Every so often, space throws galactic balls of ice, dust and rocks earthwards - 4.6-billion-year-old leftovers from the formation of the solar system best known as comets.

As they cross they sky, many turn a radiant green at the head which gets brighter as they approach the sun - but strangely the glow disappears before reaching the comet's tail.

It's something that has long puzzled science.

Physicist Gerhard Herzberg proposed in the 1930s that the phenomenon was due to the destruction of dicarbon, a chemical created from the interaction between sunlight and organic matter on the comet's head.

As dicarbon isn't stable, it's a theory which has been hard to test.

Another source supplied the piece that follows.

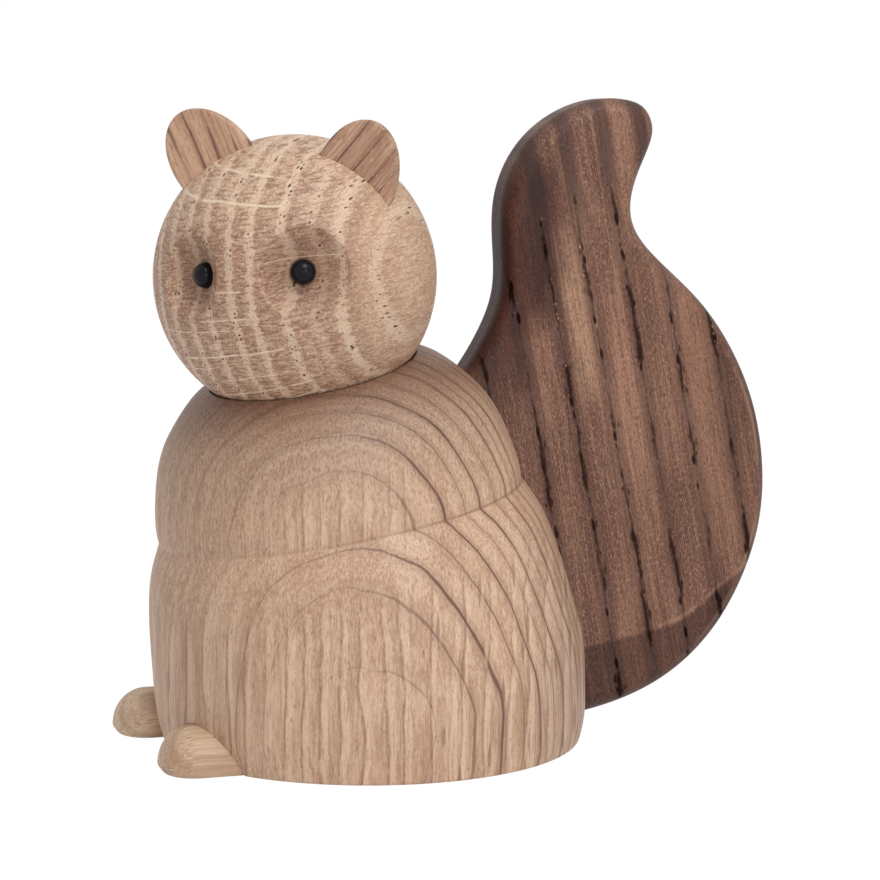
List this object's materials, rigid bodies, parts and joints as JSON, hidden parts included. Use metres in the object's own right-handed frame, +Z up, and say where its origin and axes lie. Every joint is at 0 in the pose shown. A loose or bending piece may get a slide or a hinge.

However a UNSW Sydney-led study has finally found a way to assess it in a laboratory using a vacuum chamber and multiple lasers and has shown the 90-year-old explanation to be correct.

"We've proven the mechanism by which dicarbon is broken up by sunlight," said senior study author Professor Timothy Schmidt.

"This explains why the green coma - the fuzzy layer of gas and dust surrounding the nucleus - shrinks as a comet gets closer to the sun and also why the tail of the comet isn't green."

Dicarbon is made up of two carbon atoms stuck together and can only be found in extremely energetic or low oxygen environments.

It doesn't exist on comets until they approach the sun but as they begin to warm, the organic matter living on the icy nucleus evaporates and moves to the coma.

Sunlight then breaks up these larger organic molecules, creating dicarbon.

The UNSW-led team were able to show that as the comet hurtles sunward, extreme ultraviolet radiation breaks apart the dicarbon molecules it recently created in a process called photodissociation.

This destroys the dicarbon before it can move far from the nucleus, causing the green coma to get brighter and shrink, and making sure the green tinge never makes it into the tail.

"I find it incredible someone in the 1930s thought this is probably what's happening, down to the level of detail of the mechanism of how it was happening, and then 90 years later, we find out it is what's happening," said lead author Jasmin Borsovszky.

"Herzberg was an incredible physicist and went on to win a Nobel Prize for Chemistry in the 1970s. It's pretty exciting to be able to prove one of the things that he theorised."

Ms Borsovszky said due to the complexity of the experiment it took nine months to make the first observation.

"We were about to give up," she said.

There are about 3700 known comets in the solar system, although it's suspected there could be billions.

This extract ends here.